3-0 did not flatter City at all and, for a while at least, it seemed that they would carry their fine form into the second half as they continued to press the visitors into errors.
However, perhaps, because it had, to be honest, all been pretty easy for them for the past half an hour or more, some moments of carelessness began to creep in. This did not manifest itself in the visitors being presented with any goal scoring chances (to be honest, the defence looked to be well on the way to keeping their first clean sheet of the season in a competitive match), more in attacking movement and passing, which had been first class earlier, now looking a little laboured.
Sosani did have a couple of opportunities to run in on goal in the inside left channel which he couldn’t capitalise on, but, that apart, there was little sign of City getting a fourth goal.
With the visitors showing also looking incapable of finding a way back into things, the game was dying on it’s feet when, from nowhere, the small crowd were treated to a quite brilliant goal. It was almost impossible to read the numbers of the Brentford players on their striped shirts, so, apologies to the scorer if I have got this wrong, but I think it was their number four (I know it was a centreback anyway!) who received a pass, then flicked the ball over an opponent’s head before crashing a thirty yard shot high into the net.
This goal reawoke Brentford as an attacking force and within a couple of minutes, they did everything but score as a combination of Coughlin and some frantic defending on the goal line somehow kept them out.
Substitute Rollin Menayese then came to City’s rescue with another clearance off the line as City, perhaps with one or two of their players feeling the pace after having played on Thursday in a 3-0 Welsh Youth Cup defeat at Swansea, tired.
Chappell-Smith was able to force the Brentford keeper into his only real save of the second half as he did well to tip a shot from about fifteen yards over the bar, but it was the visitors who finished the match on the front foot as they gained a penalty which was missed as the ball came back off the same post that Harris had hit in the first half.
The final whistle blew about thirty seconds later and while it was not as impressive a win as it had looked like being at one time, it was more evidence that a group of players who didn’t have too much previous experience of performing at this level are coming to terms with Under 18 football after their awkward start to their campaign.
*picture courtesy of http://www.cardiffcityfc.co.uk/
Are you, by any chance, Paul Evans (snavee) who went to Cantonian? If so, hello after all these years and, even if not, I thought I would say that I really enjoy your articles. Mike
I certainly am Mike! Great to hear from you after all of this time and that you still have the Cardiff City bug – my devotion wavered for a while in the 80s and 90s, but, despite the testing times of the last few years, it’s as strong as ever now. Are you still living in Cardiff?

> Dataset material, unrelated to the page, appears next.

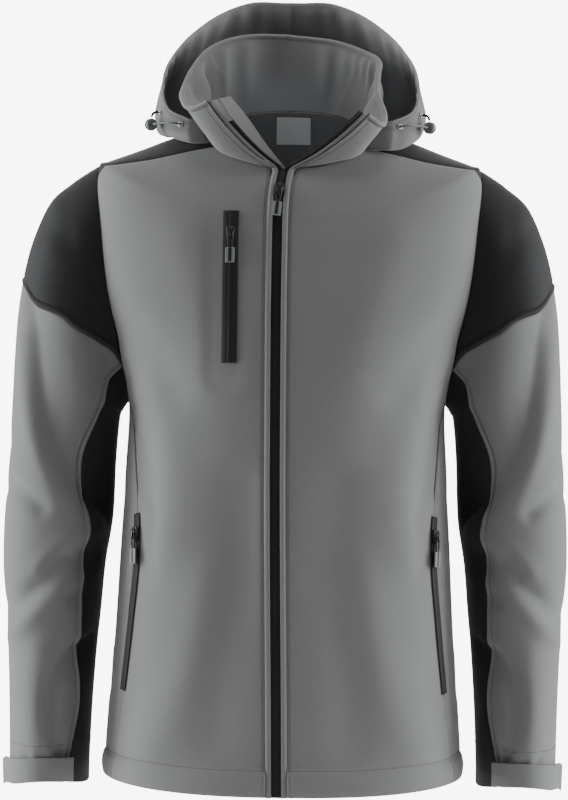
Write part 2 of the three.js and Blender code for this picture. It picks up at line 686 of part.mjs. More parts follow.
// Strip on the body along a line, for the pocket zips
function bodyStrip(side, pocket, turnOf) {
  const steps = evenly(7).map((f) => pocket.topStep + (pocket.endStep - pocket.topStep) * f);
  const layer = (distance) => steps.map((step) => [-1, 0, 1].map((edge) => {
    const middle = bodyPoint(side, step, turnOf(step));
    const frame = lineFrame(side, step, turnOf);
    return middle.addScaledVector(frame.across, edge * pocket.half).addScaledVector(frame.out, distance);
  }));
  return wallGeometry(layer(pocket.lift + TAPE_CLOTH), layer(pocket.lift));
}

// Directions on the body at a point of a line: across it, out of the cloth, and up along it.
// The line is given by the turn at each step.
function lineFrame(side, step, turnOf) {
  const e = 0.01;
  const turn = turnOf(step);
  const above = bodyPoint(side, step + e, turnOf(step + e));
  const up = above.sub(bodyPoint(side, step - e, turnOf(step - e))).normalize();
  const beside = bodyPoint(side, step, turn + 1).sub(bodyPoint(side, step, turn - 1));
  const out = new THREE.Vector3().crossVectors(up, beside).normalize();
  if (out.dot(bodyPoint(side, step, turn).sub(BODY_CENTRE)) < 0) out.negate();
  const across = new THREE.Vector3().crossVectors(up, out).normalize();
  return { across, out, up };
}

function chestTurn(step) {
  return turnAtWidth(step, -CHEST_POCKET.x);
}

function pocketTurn(step) {
  return turnAtDepth(step, -between(SEAMS, 'step', 'sideFront', step));
}

function addPockets() {
  add('chest_zip', bodyStrip(-1, CHEST_POCKET, chestTurn), TAPE);
  for (const { name, side } of SIDES) {
    add(`pocket_zip_${name}`, bodyStrip(side, HAND_POCKET, pocketTurn), TAPE);
  }
}

// Label on the inside of the back, below the neck seam
function addLabel() {
  const half = LABEL_BOX.width / 2;
  const label = (u, v) => {
    const step = LABEL_BOX.endStep + (LABEL_BOX.topStep - LABEL_BOX.endStep) * v;
    const front = turnAtWidth(step, LABEL_BOX.x - half + LABEL_BOX.width * u);
    return bodyPoint(1, step, -front);
  };
  const lift = -CLOTH - LABEL_BOX.gap;
  add('neck_label', clothWall(label, evenly(4), evenly(2), LABEL_BOX.cloth, BODY_CENTRE, lift), LABEL);
}

const wasm = await Module();
wasm.setup();

function toSolid(geometry) {
  const bare = geometry.clone();
  bare.deleteAttribute('normal');
  bare.deleteAttribute('uv');
  const merged = mergeVertices(bare, 1e-4);
  return new wasm.Manifold(new wasm.Mesh({
    numProp: 3,
    vertProperties: new Float32Array(merged.attributes.position.array),
    triVerts: new Uint32Array(merged.index.array),
  }));
}

function toGeometry(solid) {
  const mesh = solid.getMesh();
  const geometry = new THREE.BufferGeometry();
  geometry.setAttribute('position', new THREE.BufferAttribute(new Float32Array(mesh.vertProperties), 3));
  geometry.setIndex(new THREE.BufferAttribute(new Uint32Array(mesh.triVerts), 1));
  geometry.computeVertexNormals();
  return geometry;
}

function joined(first, second) {
  return toGeometry(toSolid(first).add(toSolid(second)));
}

// Outline in the plane across (x) and up (z), given depth towards +y from front
function plate(shape, front, depth) {
  const geometry = new THREE.ExtrudeGeometry(shape, { depth, bevelEnabled: false, steps: 1 });
  geometry.rotateX(Math.PI / 2);
  geometry.translate(0, front + depth, 0);
  return geometry;
}

// Outline with cut corners, its middle at the height given
function cutCorners(width, height, cut, middle = 0) {
  const w = width / 2;
  const h = height / 2;
  const shape = new THREE.Shape();
  const corners = [[-w, cut - h], [cut - w, -h], [w - cut, -h], [w, cut - h],
    [w, h - cut], [w - cut, h], [cut - w, h], [-w, h - cut]];
  corners.forEach(([x, z], i) => (i ? shape.lineTo(x, z + middle) : shape.moveTo(x, z + middle)));
  return shape;
}

// Slider: a wide body and a narrow arch over the pin of the pull tab, which lies at the origin
function sliderGeometry() {
  const bodyFront = PIN_HALF + PIN_ROOM;
  const body = plate(cutCorners(SLIDER_WIDTH, SLIDER_HEIGHT, 2.4), bodyFront, SLIDER_DEPTH);
  const crown = PIN_HALF + PIN_ROOM + ARCH_CLOTH;
  const inner = ARCH_HALF - ARCH_CLOTH;
  const profile = new THREE.Shape();
  const outline = [[-bodyFront - 0.6, ARCH_HALF], [crown - 0.8, ARCH_HALF - 0.4], [crown, ARCH_HALF - 1.4],
    [crown, 1.4 - ARCH_HALF], [crown - 0.8, 0.4 - ARCH_HALF], [-bodyFront - 0.6, -ARCH_HALF],
    [-bodyFront - 0.6, -inner], [crown - ARCH_CLOTH, -inner], [crown - ARCH_CLOTH, inner],
    [-bodyFront - 0.6, inner]];
  outline.forEach(([out, up], i) => (i ? profile.lineTo(out, up) : profile.moveTo(out, up)));
  const arch = new THREE.ExtrudeGeometry(profile, { depth: ARCH_WIDTH, bevelEnabled: false, steps: 1 });
  const outwards = new THREE.Vector3(0, -1, 0);
  const upwards = new THREE.Vector3(0, 0, 1);
  const sideways = new THREE.Vector3().crossVectors(outwards, upwards);
  arch.applyMatrix4(new THREE.Matrix4().makeBasis(outwards, upwards, sideways));
  arch.translate(ARCH_WIDTH / 2, 0, 0);
  return joined(body, arch);
}

// Pull tab hanging from its pin: a bar, two arms past the arch, and the grip
function pullGeometry() {
  const shape = cutCorners(PULL_WIDTH, PULL_LENGTH, 1, PIN_HALF - PULL_LENGTH / 2);
  const hole = new THREE.Path();
  const half = PULL_EYE / 2;
  const eyeEnd = -ARCH_HALF - 1.4;
  hole.moveTo(-half, -PIN_HALF);
  hole.lineTo(half, -PIN_HALF);
  hole.lineTo(half, eyeEnd);
  hole.lineTo(-half, eyeEnd);
  shape.holes.push(hole);
  return plate(shape, -PIN_HALF, 2 * PIN_HALF);
}

// Slider and pull on a zip, at the point of the tape's outer face given, turned to lie along it
function addSlider(prefix, point, frame) {
  const rise = PIN_HALF + PIN_ROOM + SLIDER_DEPTH + SLIDER_CLEAR;
  const basis = new THREE.Matrix4().makeBasis(frame.across, frame.out.clone().negate(), frame.up);
  const place = (mesh) => {
    mesh.quaternion.setFromRotationMatrix(basis);
    mesh.position.copy(point).addScaledVector(frame.out, rise);
  };
  place(add(`${prefix}_slider`, sliderGeometry(), SLIDER));
  place(add(`${prefix}_pull`, pullGeometry(), PULL));
}

function addSliders() {
  const frontTurn = (step) => zipTurn(-1, step, 0);
  const frontPoint = bodyPoint(-1, FRONT_SLIDER_STEP, frontTurn(FRONT_SLIDER_STEP));
  addSlider('front', frontPoint, lineFrame(-1, FRONT_SLIDER_STEP, frontTurn));
  const onTape = TAPE_CLOTH + CHEST_POCKET.lift;
  const chestFrame = lineFrame(-1, CHEST_POCKET.sliderStep, chestTurn);
  const chestPoint = bodyPoint(-1, CHEST_POCKET.sliderStep, chestTurn(CHEST_POCKET.sliderStep))
    .addScaledVector(chestFrame.out, onTape);
  addSlider('chest', chestPoint, chestFrame);
  for (const { name, side } of SIDES) {
    const frame = lineFrame(side, HAND_POCKET.sliderStep, pocketTurn);
    const point = bodyPoint(side, HAND_POCKET.sliderStep, pocketTurn(HAND_POCKET.sliderStep))
      .addScaledVector(frame.out, onTape);
    addSlider(`pocket_${name}`, point, frame);
  }
}

// Frame on the hood at a row and a place down its profile
function hoodFrame(side, row, v) {
  const e = 0.02;
  const point = hoodPoint(side, row, v);
  const along = hoodPoint(side, row + e, v).sub(hoodPoint(side, row - e, v)).normalize();
  const down = hoodPoint(side, row, v + e).sub(hoodPoint(side, row, v - e)).normalize();
  const out = new THREE.Vector3().crossVectors(along, down).normalize();
  if (out.x * side < 0) out.negate();
  return { point, out };
}

// Turns +z to the direction given
function aim(mesh, point, direction) {
  mesh.quaternion.setFromUnitVectors(new THREE.Vector3(0, 0, 1), direction);
  mesh.position.copy(point);
}

// Ring round +z with its outer top edge cut off
function ringGeometry(outer, inner, depth, cut, segments) {
  const top = [[outer, depth - cut], [outer - cut, depth], [inner, depth]];
  const points = [[inner, 0], [outer, 0], ...top, [inner, 0]].map(([r, z]) => new THREE.Vector2(r, z));
  const geometry = new THREE.LatheGeometry(points, segments);
  geometry.rotateX(Math.PI / 2);
  return geometry;
}

// Solid of a flat outline carried along a route of points
function alongRoute(section, route, side, steps) {
  const curve = new THREE.CatmullRomCurve3(route.map(([x, y, z]) => new THREE.Vector3(side * x, y, z)));
  return new THREE.ExtrudeGeometry(section, { steps, extrudePath: curve });
}

function cordSection(sides) {
  const section = new THREE.Shape();
  for (let i = 0; i < sides; i += 1) {
    const angle = (i * 2 * Math.PI) / sides;
    const x = (CORD_DIAMETER / 2) * Math.cos(angle);
    const y = (CORD_DIAMETER / 2) * Math.sin(angle);
    if (i) section.lineTo(x, y);
    else section.moveTo(x, y);
  }
  return section;
}

function addHoodCords() {
  const strap = cutCorners(TETHER_CLOTH, TETHER_WIDTH, 0.2);
  for (const { name, side } of SIDES) {
    for (const { part, row, v } of HOOD_EYELETS) {
      const { point, out } = hoodFrame(side, row, v);
      const ring = ringGeometry(EYELET_RADIUS, EYELET_HOLE, EYELET_DEPTH, EYELET_CUT, 12);
      aim(add(`eyelet_${part}_${name}`, ring, METAL), point.addScaledVector(out, EYELET_LIFT), out);
    }
    add(`hood_cord_${name}`, alongRoute(cordSection(8), HOOD_CORD, side, 12), CORD);
    add(`tether_${name}`, alongRoute(strap, TETHER, side, 6), TAPE);
    const [start, end] = TOGGLE.map(([x, y, z]) => new THREE.Vector3(side * x, y, z));
    const axis = end.sub(start);
    const hole = CORD_DIAMETER / 2 + TOGGLE_ROOM;
    const barrel = ringGeometry(TOGGLE_RADIUS, hole, axis.length(), TOGGLE_CUT, 14);
    aim(add(`toggle_${name}`, barrel, SLIDER), start, axis.normalize());
  }
}

addBodyPanels();
addSleeves();
addCuffTabs();
addCollar();
addWindFlap();
addHood();
addMainZip();
addPockets();
addLabel();
addSliders();
addHoodCords();

export default jacket;
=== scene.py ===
# Looks of a hooded softshell jacket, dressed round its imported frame.
# Lengths are millimetres in the tables and metres in Blender. +Z is up and the front faces -Y.
# Left and right are those of someone looking at the front: left is -X.
import math

import bmesh
import bpy
import numpy as np
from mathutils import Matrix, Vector
from mathutils.bvhtree import BVHTree


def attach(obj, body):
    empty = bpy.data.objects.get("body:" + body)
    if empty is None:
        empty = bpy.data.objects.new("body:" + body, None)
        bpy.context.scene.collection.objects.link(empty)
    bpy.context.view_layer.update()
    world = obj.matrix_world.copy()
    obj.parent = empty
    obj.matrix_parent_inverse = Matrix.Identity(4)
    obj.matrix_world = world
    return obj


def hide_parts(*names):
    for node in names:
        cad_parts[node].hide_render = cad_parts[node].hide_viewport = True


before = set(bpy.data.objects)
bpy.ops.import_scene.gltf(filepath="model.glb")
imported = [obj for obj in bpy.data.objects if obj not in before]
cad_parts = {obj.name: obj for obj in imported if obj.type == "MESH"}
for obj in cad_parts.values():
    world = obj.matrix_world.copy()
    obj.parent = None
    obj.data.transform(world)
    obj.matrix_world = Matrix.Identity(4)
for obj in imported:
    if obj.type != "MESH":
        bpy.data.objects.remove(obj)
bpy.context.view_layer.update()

MM = 0.001

# Cloth
CLOTH = 2.0
COLLAR_CLOTH = 3.0
SEAM_GAP = -0.05
TAPE_CLOTH = 1.2
TAPE_SINK = 0.6
WELT_INNER = 5.3
WELT_CLOTH = 3.0
WELT_RISE = 1.4
FRONT_START = 11.3
FRONT_START_NECK = 14.0
ARMHOLE_FRONT = 62.0
ARMHOLE_BACK = 70.0
ARMHOLE_INSET = 0.0
ARMHOLE_MIDDLE = 1.5
ARMHOLE_HALF = 0.5
ARMHOLE_HEIGHT = 260.0
SLEEVE_START = -0.2
SLEEVE_SQUARE = 2.2
LAST_ROW = 15.0

# Angles round the armhole, in degrees from the shoulder, at which seams meet it
YOKE_ANGLE = 30.0
CAP_ANGLE = 136.6
UNDER_ANGLE = 137.0
SIDE_ANGLE = 158.5
NECK_STEP = 3.0


def table(columns, rows):
    """Columns of a table by name, as arrays; the first one is the key by which a row is found."""
    return dict(zip(columns.split(), np.array(rows, float).T))


# Body rings from the hem (step 0) past the underarm (1) and shoulder (2) to the neck seam (3)
BODY = table("step zFront zSide zBack wide front back square drop", [
    [0.0, -699, -692, -694, 194, 138, 104, 2.5, 2.0],
    [0.1, -668, -662, -664, 192.5, 138, 102, 2.5, 2.0],
    [0.3, -602, -600, -600, 188.5, 137, 97, 2.5, 2.0],
    [0.5, -522, -522, -522, 184, 135, 90, 2.5, 2.0],
    [0.7, -440, -440, -440, 180, 132, 85, 2.5, 2.0],
    [0.85, -367, -365, -365, 176, 130, 92, 2.45, 2.0],
    [1.0, -296, -290, -290, 173.5, 131, 102, 2.4, 2.0],
    [1.2, -240, -236, -228, 189, 132, 110, 2.4, 2.0],
    [1.5, -178, -158, -150, 212, 129, 112, 2.4, 2.0],
    [1.8, -124, -74, -78, 217, 122, 106, 2.4, 2.0],
    [2.0, -94, -31, -38, 208.5, 115, 98, 2.4, 2.0],
    [2.06, -89, -27.6, -32, 200, 113.5, 97, 2.4, 2.0],
    [2.3, -73, -15, -10, 166, 108, 92, 2.4, 1.8],
    [2.6, -57, 0, 15, 128, 101, 85, 2.4, 1.6],
    [3.0, -41, 12, 40, 89, 93, 72, 2.4, 1.4],
])
SEAMS = table("step zip sideFront sideBack", [
    [0.0, -6.5, 66, 52],
    [0.3, -8, 74, 50],
    [0.5, -9.5, 79, 48],
    [0.7, -11, 80.5, 46],
    [0.85, -12, 66, 42],
    [0.96, -12.4, 46, 32],
    [1.0, -12.5, 32, 28],
    [1.035, -12.6, 22.7, 25.7],
    [1.5, -13, 22.7, 25.7],
    [2.3, -11.5, 22.7, 25.7],
    [3.0, -6.5, 22.7, 25.7],
])
YOKE_NECK_FRONT = 60.0
YOKE_NECK_BACK = 46.0
YOKE_CURVE = 5
YOKE_GAP = 1.0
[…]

I always enjoy your ‘non first team’ reports Paul. I was a fairly regular watcher of the DVP team until midway through last season when picking out stars of the future appeared to be a pointless exercise under the present regime.
As for Mike Toozer, it’s obviously time for his ‘fallen on hard times’ Christmas email to be sent out. You should know he’s rich and living in North Cardiff 🙂
Keep up the good work Paul. See you soon Mike.
Story of my life Clive – so many of my old schoolmates have ended up rich and living in North Cardiff (or somewhere exclusive in the Vale of Glamorgan) and I’ve stayed skint and in Pentrebane!